- Task prompt -
Copy exactly, please, the lines of the data from its start through the line containing "import math".
** begin **
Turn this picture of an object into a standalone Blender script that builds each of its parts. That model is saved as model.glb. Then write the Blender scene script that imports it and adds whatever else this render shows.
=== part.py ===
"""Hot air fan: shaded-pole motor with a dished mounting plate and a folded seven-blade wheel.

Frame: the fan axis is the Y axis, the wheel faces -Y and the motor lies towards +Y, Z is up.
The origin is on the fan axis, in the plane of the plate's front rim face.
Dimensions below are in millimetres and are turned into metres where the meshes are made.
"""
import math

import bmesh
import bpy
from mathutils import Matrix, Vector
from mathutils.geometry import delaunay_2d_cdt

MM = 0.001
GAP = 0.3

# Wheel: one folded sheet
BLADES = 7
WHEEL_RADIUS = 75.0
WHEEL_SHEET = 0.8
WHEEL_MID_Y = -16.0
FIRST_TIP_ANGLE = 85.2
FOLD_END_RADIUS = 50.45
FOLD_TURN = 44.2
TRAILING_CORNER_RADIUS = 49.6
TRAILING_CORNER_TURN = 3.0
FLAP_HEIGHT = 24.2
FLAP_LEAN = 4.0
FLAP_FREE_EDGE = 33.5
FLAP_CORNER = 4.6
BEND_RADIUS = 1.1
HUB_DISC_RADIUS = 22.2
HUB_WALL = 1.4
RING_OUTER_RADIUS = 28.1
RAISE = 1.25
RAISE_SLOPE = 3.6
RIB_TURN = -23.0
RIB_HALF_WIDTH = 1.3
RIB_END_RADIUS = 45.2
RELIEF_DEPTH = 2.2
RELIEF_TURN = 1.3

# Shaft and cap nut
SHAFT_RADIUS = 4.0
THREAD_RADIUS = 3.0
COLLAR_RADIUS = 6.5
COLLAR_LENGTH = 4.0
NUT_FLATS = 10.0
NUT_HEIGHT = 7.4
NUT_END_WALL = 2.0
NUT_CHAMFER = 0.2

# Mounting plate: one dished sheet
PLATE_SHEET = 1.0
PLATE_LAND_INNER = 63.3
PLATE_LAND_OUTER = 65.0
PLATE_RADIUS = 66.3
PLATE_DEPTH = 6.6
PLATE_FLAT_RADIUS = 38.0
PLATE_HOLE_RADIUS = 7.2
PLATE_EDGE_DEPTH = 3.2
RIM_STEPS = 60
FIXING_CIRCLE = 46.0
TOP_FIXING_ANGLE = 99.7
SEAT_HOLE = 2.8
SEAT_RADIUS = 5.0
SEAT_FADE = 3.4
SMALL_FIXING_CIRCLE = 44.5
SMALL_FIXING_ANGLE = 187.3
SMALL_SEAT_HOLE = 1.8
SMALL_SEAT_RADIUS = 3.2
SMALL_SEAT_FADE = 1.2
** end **
- Task answer -
Turn this picture of an object into a standalone Blender script that builds each of its parts. That model is saved as model.glb. Then write the Blender scene script that imports it and adds whatever else this render shows.
=== part.py ===
"""Hot air fan: shaded-pole motor with a dished mounting plate and a folded seven-blade wheel.

Frame: the fan axis is the Y axis, the wheel faces -Y and the motor lies towards +Y, Z is up.
The origin is on the fan axis, in the plane of the plate's front rim face.
Dimensions below are in millimetres and are turned into metres where the meshes are made.
"""
import math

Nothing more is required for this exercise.